'With 2023, Alxndr London exists today as the truest definition of artist, seemingly allergic to anything not vibrantly sovereign and ultimately creative.'
Evan Dale // Jun 21, 2018
Original Photograph: @morganlorelle
“Welcome to my universe” bleeds the superhuman falsetto of Alxndr London in his most apt of greetings to 2023, a project whose futurist title is perhaps not set far enough into a distant timeline to do justice to his musicality’s slitting of conventionalism’s wrists. If the album’s titling is in fact a mistake born of London’s humble nature, it is the sole error revolving around the project’s entirety. The rest is bold innovation, imperfect perfection.
For those of you new to the genial creator’s whimsical nature extending far beyond his music, the album’s opening line rings true, for the journey on which you are about to embark is a life changing spell of artistic expressionism so gall that if it were not for your host’s guiding hand, would leave you astray in a timeless trance of too deep a thought.
2023 is moving and jarring at a pace only possible when an artist creates entirely freeform of the constricts of modern day genrefication. It doesn’t belong to any particular school and instead draws inspiration more from the emotional ability of its artist than it does from the existence of music to have come before it.
Surely, there are lines to be drawn from its sound. Fans of vocally-dominated music traditions like the house of Soul or Rhythm & Blues will appreciate the boldness and wide-ranging vocal ability displayed throughout the projects duration. Fans of production-dominated spectrums like that of electronica, UK garage in particular, will admire the experimental approach and cutting-edge texture. Lastly, fans of jazz and funk’s long and instrumentally-endowed storylines will find comfort where others won’t – the abrupt sonic explosions, delicate pseudo-silence, and unpredictable cadence shifts marking 2023 at psychedelic random bring to mind a long list of futurists across music’s time-scape: George Clinton, Prince, D’Angelo.
But above any comparison or labeling of style and genre, 2023 is simply at its core, an art album – a collective work created by an artist who emits and evokes his own self into his art and audience without a predetermined form.
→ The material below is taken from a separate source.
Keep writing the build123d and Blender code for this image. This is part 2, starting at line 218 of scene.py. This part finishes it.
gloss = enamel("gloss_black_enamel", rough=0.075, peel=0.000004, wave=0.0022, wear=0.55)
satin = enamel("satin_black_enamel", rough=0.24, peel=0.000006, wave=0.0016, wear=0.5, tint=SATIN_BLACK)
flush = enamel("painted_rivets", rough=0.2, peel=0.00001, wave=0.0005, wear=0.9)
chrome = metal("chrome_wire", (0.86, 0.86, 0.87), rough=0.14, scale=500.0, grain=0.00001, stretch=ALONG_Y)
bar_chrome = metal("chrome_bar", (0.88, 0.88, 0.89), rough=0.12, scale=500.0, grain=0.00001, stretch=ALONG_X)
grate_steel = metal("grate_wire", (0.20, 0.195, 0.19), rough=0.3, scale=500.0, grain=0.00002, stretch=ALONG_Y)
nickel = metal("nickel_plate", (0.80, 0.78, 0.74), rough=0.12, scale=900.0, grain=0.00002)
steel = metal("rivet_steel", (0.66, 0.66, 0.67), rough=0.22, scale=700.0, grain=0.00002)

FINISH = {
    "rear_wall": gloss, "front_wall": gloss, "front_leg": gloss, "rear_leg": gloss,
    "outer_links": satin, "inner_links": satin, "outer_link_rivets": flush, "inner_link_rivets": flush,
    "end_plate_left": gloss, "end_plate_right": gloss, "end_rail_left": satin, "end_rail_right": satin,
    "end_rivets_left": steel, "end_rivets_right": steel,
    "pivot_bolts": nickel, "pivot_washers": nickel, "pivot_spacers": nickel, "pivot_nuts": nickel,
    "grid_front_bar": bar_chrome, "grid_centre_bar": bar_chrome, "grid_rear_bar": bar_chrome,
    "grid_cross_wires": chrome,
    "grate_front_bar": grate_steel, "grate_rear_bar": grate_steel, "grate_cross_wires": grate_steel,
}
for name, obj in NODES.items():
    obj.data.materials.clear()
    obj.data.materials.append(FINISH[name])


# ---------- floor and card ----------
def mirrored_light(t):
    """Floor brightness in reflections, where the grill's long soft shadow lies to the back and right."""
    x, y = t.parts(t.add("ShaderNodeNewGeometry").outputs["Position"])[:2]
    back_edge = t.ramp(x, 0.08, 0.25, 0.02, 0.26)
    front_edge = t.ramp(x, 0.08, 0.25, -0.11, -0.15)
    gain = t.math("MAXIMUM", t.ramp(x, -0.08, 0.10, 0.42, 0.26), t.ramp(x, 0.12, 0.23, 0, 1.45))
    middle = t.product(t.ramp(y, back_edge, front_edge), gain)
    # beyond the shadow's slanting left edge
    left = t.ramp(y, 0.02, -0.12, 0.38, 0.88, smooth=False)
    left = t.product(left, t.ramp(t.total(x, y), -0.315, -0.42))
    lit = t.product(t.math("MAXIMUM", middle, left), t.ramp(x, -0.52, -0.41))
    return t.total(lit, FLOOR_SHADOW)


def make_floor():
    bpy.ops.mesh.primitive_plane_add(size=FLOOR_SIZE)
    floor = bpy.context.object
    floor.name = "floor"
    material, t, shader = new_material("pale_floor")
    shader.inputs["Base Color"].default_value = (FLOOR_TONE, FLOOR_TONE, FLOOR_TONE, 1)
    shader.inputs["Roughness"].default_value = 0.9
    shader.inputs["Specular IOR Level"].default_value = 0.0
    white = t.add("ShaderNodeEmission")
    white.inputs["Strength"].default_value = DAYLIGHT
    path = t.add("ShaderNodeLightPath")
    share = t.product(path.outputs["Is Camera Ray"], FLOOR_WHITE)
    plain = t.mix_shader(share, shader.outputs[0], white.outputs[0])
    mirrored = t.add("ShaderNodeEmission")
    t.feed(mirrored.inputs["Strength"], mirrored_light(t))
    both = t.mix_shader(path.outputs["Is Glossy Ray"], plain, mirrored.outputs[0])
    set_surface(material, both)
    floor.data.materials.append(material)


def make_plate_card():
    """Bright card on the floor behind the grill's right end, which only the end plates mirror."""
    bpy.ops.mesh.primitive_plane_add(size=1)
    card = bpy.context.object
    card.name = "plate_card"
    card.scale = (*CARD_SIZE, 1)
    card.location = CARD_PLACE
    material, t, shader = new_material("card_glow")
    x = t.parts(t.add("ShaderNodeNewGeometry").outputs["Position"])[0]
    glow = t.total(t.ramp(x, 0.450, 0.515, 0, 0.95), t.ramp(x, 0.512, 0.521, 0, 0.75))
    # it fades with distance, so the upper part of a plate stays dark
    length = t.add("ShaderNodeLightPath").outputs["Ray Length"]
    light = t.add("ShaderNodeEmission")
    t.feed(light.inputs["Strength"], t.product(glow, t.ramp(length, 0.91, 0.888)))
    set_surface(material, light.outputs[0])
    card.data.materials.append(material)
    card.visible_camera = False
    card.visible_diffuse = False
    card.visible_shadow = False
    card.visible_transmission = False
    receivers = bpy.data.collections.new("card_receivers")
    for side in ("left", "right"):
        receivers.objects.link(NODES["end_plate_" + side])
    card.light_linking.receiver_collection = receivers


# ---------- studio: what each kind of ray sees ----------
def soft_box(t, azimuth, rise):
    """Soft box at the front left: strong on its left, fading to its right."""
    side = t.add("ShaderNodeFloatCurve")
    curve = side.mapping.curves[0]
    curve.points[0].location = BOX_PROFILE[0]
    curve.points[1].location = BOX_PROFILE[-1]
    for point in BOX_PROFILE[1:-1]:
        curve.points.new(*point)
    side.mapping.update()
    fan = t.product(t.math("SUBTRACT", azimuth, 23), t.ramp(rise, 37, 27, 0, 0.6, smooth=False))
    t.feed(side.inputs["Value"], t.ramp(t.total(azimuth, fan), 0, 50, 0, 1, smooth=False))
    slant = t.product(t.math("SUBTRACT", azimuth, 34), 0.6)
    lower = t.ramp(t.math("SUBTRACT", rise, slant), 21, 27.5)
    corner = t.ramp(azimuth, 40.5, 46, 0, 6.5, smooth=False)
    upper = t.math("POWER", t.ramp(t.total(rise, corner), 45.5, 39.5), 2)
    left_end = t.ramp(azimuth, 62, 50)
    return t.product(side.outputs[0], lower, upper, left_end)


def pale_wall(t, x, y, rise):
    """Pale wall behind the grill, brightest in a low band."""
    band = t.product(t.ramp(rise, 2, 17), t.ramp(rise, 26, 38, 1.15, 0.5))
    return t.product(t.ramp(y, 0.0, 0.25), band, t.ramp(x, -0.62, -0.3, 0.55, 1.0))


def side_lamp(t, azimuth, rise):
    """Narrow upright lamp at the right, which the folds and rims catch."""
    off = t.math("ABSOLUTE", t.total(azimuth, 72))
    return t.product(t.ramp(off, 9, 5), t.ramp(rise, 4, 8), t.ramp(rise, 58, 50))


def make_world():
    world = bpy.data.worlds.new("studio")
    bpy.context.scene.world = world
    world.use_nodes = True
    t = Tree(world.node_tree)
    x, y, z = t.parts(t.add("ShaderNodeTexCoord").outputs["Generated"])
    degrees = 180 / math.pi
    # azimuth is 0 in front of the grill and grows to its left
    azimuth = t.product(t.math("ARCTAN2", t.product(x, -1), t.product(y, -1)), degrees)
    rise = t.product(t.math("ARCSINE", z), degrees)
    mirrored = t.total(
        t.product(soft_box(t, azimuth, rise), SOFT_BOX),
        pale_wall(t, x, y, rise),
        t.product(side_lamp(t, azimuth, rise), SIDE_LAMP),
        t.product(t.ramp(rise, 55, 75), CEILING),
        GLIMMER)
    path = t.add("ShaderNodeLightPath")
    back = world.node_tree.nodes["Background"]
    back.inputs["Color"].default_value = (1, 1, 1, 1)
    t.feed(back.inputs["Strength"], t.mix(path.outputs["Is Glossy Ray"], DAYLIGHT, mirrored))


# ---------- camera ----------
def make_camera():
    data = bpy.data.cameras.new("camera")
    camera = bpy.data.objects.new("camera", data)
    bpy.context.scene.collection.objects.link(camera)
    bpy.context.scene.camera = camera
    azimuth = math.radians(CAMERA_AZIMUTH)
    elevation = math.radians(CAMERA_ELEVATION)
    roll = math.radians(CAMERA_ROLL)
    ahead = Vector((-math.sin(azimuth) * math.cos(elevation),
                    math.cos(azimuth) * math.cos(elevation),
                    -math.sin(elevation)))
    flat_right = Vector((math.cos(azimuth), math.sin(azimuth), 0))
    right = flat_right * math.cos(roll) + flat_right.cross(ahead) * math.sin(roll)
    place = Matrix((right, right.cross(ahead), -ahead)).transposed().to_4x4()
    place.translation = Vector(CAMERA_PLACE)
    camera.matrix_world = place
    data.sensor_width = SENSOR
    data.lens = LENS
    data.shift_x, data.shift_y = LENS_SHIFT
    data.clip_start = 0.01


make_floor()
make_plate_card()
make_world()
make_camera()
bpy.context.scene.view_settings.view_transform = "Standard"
From start to finish, it doesn’t sound like anything else, and truthfully, isn’t for everyone. After all, art is subjective; art is for all of those up to the task of drawing their own conclusions. To it, it’s easier to draw conclusions with a basket full of opinions, and artistic creations as bold and inventive as 2023 leave room for an awful lot of them.
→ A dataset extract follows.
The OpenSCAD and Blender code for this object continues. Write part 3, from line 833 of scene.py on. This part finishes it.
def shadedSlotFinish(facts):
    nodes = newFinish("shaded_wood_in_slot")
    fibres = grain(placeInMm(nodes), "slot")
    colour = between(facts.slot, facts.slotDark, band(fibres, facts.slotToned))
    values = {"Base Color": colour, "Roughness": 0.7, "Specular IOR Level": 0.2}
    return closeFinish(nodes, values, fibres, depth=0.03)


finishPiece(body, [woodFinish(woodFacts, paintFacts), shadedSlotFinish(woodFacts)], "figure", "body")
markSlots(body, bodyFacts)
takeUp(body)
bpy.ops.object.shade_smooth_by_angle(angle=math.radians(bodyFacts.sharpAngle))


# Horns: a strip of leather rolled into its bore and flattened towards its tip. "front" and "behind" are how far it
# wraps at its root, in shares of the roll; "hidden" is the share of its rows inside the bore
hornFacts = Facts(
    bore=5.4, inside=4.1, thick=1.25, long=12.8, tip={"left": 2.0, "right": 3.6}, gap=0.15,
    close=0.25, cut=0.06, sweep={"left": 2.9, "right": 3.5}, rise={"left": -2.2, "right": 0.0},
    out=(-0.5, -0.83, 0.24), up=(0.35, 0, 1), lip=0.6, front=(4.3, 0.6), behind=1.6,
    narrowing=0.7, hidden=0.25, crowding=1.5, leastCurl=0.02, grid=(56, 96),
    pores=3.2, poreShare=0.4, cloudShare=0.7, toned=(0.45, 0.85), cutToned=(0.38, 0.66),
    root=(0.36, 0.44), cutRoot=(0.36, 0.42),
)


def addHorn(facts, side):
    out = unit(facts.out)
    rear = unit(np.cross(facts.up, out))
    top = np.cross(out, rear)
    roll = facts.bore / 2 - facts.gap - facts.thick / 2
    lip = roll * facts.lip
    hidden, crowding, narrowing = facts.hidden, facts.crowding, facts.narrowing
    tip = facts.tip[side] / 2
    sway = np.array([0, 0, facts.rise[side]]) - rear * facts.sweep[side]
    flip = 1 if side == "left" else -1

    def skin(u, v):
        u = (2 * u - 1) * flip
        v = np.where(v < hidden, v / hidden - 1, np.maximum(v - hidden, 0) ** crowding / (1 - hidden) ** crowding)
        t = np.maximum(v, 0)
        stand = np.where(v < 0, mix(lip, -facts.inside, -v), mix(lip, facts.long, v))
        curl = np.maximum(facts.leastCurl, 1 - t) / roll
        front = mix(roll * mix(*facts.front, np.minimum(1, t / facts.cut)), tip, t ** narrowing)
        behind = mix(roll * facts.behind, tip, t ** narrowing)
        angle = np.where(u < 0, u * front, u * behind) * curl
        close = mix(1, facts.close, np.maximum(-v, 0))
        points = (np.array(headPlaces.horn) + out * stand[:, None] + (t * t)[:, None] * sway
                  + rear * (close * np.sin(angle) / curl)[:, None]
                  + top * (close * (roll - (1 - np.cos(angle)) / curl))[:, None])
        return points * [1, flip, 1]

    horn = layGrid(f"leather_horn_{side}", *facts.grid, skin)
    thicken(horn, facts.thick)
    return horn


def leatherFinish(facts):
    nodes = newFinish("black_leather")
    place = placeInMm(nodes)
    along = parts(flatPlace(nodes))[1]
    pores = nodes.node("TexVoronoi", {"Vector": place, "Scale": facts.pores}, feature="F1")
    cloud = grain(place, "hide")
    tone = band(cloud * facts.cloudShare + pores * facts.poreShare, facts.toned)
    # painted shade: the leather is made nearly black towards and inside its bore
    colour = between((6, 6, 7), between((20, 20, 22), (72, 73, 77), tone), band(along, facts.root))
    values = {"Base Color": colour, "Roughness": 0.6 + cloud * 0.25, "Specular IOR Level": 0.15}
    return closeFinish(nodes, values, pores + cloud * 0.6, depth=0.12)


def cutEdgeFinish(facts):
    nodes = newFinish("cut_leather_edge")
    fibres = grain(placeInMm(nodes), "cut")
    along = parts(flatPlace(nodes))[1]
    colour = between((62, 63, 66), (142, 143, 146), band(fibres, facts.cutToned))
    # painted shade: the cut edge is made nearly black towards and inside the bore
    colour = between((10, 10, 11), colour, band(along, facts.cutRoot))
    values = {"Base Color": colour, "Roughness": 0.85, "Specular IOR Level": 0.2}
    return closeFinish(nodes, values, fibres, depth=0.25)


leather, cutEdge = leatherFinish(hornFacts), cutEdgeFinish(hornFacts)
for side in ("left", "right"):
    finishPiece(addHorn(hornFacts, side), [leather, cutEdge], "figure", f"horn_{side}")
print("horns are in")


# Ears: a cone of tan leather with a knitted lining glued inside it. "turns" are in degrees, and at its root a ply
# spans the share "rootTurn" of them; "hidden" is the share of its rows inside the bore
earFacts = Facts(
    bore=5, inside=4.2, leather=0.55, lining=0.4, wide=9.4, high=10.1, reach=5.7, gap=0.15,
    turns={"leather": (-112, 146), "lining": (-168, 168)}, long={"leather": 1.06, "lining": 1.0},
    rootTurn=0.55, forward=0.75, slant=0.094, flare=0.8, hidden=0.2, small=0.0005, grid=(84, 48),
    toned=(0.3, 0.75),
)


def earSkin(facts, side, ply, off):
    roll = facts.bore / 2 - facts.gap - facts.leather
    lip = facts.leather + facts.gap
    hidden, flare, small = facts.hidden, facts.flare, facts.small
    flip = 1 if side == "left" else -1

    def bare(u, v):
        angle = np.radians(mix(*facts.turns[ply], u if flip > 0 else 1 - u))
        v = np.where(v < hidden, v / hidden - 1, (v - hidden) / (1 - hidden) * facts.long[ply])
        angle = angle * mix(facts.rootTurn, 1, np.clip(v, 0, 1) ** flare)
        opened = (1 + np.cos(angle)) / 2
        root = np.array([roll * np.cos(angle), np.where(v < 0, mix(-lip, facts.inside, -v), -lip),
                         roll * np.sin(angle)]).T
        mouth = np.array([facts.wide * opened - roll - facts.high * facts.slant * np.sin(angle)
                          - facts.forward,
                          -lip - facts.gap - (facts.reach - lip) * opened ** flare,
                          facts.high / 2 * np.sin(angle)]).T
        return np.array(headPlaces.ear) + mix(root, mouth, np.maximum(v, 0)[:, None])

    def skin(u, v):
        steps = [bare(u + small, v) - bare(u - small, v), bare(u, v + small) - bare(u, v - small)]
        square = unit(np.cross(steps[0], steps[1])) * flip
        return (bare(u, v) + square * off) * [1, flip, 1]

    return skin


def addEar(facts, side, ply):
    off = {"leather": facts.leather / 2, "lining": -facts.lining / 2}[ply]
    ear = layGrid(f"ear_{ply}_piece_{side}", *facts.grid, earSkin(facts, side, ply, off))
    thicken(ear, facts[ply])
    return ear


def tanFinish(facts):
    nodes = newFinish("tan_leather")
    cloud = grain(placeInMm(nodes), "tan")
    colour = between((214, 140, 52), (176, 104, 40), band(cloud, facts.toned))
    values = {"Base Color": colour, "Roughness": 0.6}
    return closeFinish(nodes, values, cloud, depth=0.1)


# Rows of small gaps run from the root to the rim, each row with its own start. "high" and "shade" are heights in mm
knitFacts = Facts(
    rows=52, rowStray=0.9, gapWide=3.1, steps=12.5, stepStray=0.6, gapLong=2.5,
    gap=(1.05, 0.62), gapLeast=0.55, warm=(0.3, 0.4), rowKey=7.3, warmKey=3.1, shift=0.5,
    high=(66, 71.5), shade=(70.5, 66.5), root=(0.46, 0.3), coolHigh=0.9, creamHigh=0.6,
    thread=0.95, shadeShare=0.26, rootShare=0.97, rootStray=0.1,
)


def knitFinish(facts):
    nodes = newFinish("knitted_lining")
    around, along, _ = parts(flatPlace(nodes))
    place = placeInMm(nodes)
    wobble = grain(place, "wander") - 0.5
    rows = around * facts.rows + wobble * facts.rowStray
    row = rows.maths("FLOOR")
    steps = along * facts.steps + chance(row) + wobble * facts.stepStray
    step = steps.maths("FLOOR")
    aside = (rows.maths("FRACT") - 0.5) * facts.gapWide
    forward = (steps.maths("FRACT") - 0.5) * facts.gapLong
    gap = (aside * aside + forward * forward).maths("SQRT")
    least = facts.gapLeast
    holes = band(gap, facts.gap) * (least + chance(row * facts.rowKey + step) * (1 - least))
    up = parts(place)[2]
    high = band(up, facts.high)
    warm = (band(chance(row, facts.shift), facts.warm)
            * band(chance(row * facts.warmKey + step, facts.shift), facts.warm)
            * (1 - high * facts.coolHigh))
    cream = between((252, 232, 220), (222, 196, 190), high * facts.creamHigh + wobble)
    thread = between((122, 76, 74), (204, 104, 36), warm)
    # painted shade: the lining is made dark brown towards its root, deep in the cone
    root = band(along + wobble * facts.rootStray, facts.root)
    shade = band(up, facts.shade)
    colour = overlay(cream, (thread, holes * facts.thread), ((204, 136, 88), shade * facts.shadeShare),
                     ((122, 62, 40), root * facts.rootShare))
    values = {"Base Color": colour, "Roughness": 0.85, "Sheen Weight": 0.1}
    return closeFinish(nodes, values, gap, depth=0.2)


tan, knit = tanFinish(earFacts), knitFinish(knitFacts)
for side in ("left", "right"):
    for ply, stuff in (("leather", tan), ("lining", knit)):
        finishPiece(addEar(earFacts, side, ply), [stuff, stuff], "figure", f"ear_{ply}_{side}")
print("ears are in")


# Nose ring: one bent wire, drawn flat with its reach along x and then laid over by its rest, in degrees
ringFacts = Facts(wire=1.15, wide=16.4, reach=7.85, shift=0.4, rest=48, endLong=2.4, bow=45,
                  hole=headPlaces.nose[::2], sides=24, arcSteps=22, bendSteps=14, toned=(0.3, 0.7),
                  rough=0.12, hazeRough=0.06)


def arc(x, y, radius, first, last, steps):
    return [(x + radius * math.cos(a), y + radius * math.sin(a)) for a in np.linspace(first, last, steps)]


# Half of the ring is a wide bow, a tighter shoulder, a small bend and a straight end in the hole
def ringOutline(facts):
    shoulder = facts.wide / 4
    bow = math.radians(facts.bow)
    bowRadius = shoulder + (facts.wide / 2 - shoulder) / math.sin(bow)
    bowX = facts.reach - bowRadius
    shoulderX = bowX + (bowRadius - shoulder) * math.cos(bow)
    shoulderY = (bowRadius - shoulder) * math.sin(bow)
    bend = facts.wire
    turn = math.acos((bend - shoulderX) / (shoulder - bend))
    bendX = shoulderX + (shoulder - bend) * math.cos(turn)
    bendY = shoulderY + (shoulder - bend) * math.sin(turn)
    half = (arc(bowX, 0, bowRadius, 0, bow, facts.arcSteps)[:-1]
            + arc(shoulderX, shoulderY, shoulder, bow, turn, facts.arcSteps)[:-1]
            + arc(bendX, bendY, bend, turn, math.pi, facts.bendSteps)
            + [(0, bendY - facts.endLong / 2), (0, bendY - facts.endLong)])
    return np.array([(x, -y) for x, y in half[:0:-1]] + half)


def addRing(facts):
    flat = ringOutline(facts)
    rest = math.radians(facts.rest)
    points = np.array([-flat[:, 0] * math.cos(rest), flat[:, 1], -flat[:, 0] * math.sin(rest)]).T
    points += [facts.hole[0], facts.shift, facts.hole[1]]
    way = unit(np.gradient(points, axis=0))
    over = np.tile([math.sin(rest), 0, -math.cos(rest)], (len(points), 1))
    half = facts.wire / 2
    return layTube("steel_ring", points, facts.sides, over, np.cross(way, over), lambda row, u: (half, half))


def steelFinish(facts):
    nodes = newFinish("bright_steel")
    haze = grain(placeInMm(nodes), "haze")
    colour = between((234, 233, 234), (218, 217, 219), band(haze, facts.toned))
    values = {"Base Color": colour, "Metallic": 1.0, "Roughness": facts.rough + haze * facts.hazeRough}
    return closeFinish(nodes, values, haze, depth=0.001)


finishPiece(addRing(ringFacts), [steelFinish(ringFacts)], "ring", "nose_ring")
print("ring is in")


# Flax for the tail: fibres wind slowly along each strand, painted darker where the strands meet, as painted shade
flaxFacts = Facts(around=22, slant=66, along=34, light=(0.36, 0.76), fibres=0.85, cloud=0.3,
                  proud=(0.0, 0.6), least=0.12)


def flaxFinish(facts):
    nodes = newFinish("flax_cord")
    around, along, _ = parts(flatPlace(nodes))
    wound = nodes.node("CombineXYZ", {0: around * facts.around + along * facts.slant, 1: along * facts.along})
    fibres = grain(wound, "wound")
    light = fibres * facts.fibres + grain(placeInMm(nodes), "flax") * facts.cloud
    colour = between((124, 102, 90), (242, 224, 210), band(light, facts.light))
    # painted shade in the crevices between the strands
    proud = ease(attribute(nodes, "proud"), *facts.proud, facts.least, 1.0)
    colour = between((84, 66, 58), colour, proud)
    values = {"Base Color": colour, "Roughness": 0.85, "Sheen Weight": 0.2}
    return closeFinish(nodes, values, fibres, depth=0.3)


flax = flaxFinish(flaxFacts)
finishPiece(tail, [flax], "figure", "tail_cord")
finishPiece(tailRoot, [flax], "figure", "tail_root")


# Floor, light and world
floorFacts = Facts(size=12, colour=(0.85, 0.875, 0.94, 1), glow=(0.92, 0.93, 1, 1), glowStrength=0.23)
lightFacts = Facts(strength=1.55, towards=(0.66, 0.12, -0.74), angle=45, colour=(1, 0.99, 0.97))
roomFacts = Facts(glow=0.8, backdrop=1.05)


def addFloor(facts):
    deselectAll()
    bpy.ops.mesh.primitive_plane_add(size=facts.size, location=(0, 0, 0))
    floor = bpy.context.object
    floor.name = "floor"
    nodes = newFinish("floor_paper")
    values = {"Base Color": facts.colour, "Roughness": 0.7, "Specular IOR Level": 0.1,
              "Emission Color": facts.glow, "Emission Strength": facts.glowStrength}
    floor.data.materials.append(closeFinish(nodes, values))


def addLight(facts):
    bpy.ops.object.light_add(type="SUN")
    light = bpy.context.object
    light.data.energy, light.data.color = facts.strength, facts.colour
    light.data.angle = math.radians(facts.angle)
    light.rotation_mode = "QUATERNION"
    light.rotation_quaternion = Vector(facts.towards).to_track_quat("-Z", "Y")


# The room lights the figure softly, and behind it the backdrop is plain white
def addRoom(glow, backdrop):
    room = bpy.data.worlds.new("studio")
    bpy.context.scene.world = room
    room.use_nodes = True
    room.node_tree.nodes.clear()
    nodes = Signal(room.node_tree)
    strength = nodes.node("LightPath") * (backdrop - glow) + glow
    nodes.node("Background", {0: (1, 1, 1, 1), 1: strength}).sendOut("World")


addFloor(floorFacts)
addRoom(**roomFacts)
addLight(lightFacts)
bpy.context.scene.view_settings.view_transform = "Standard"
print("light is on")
The project is undeniably unique, at times teetering on bizarre, but is so in a way that all great art and music strive to be. It’s an honest, organic, and unforced portrayal of an artist’s self through the medium of his choosing.
A strong sense of pattern and form builds throughout its entirety, each track uncovering itself from start to end, each subsequent track adding progressively more musical and thematic complexities than the one before. At times, apparent in the first half of Silent Passenger, London seems to be exploring a contrasting argument of vocalism and production which, though unfamiliar and shaking, finds harmony. At other times, shining brightest in Juju Riddim, London’s emotion-evoking delivery draws the beat – this one built of muted djembe drum patterns and ghostly sampled echoes – from its undertone shell and exposes it in the transparent white space of his high-tones. All of it comes crashing down and culminating in The Right Amount of Everything – the again, aptly-titled, perplexingly balanced closing track to the 2023 playbill.
Sadly, most artists are never able to truly reach such levels of authenticity and instead fall short with the weight of their falsities and expectation. In contrast, Alxndr London, as such a young artist, has mastered the art of art by never trying to master anything – and instead, by simply existing and creating as himself.
The result is a smooth, emotional, experimental project done in such a way that will help to usher in the imminent anti-genre age while also influencing the future of vocals, electronic production, poetic lyricism, and heart wrenching auditory storytelling. With the aid of artists like Alxndr London and projects like 2023, music will push further towards authenticity and perpetual grey areas of sound classification. It will also undoubtedly push towards an era where unique, organic musical artists, of which Alxndr London seems to reign supreme, hold the key to music’s expansive future.
Alxndr London exists today as the truest definition of artist, seemingly allergic to anything not vibrantly sovereign and ultimately creative. And yet, beneath the sonic texture of uncomfortability and experimentation unfold the welcoming arms of music in its form organic, able to relate and connect to us all without the mainstream effort to coalesce. 2023 is natural, fluid music in its most complex simplicity, and for that we must say thank you, Mr. London.